The helicopter was registered to and operated by a private
company. Visual meteorological conditions prevailed and no
flight plan was filed for the local, aerial application flight
that was conducted under 14 Code of Federal Regulations
The pilot stated that before the accident occurred, he had
placed 25 gallons of fuel on board the helicopter. He then
departed and began to spray a cornfield. About 12-15
minutes into the flight, when the helicopter was about
16 feet above the ground, at an airspeed of 80 miles per
hour (mph), the turbine-engine lost total power. The pilot
immediately entered an autorotation to a soybean field that
was directly in front of him. He said the helicopter landed
and slid about 10-15 feet and struck a berm. The tail boom
hit the ground and separated from the airframe.
NTSB Identification: *WPR14LA315*
Date: July 27, 2014
Location: Susanville, CA
Aircraft: ERCOUPE 415 C
Injuries: 2 Uninjured.
On July 27, 2014, about 1300 Pacific daylight time, an
Ercoupe, 415-C sustained substantial damage during a forced
landing near Susanville, California, following a reported
partial loss of engine power during cruise flight. The airplane
departed Rogers Field Airport (O05) Chester, California,
and was registered to, and operated by, the pilot under the
provisions of Title 14 Code of Federal Regulations Part 91.

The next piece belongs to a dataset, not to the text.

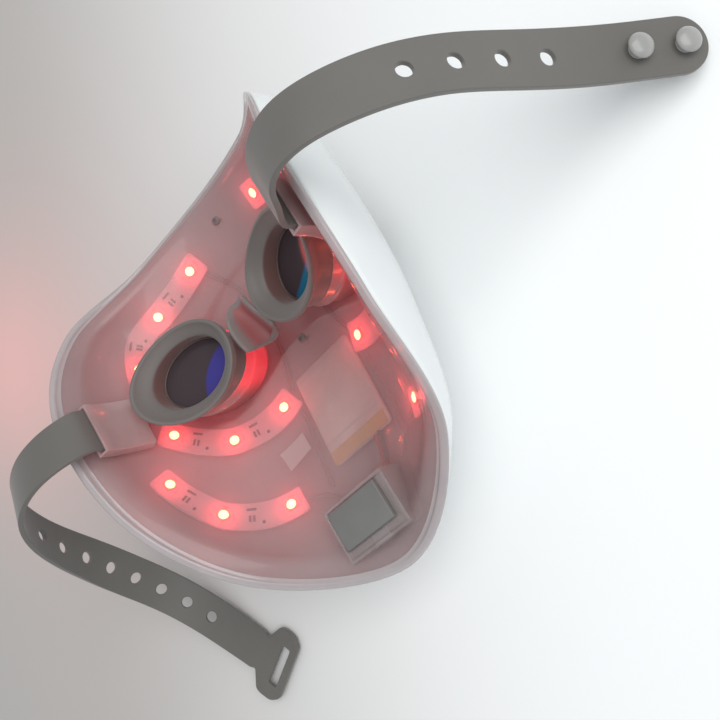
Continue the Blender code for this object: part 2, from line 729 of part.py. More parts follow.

The commercial pilot and passenger were not injured. Visual
meteorological conditions prevailed, and no flight plan was
filed for the personal flight. The local flight departed O05 at
an undetermined time.
A family member of the pilot reported the airplane overdue
to local law enforcement the afternoon of July 27, 2014, after
becoming concerned when the pilot had not arrived at his
planned destination. The FAA issued an Alert Notification
(ALNOT) for the missing airplane. The wreckage was located
by law enforcement personnel about 1922 on July 27, 2014,
in rugged terrain near Susanville.
An FAA inspector examined the airplane at the accident
site. The airplane’s fuselage and wings were substantially
damaged. All major structural components of the airplane
were present in the wreckage. The wreckage is being
recovered to a secure location for further examination.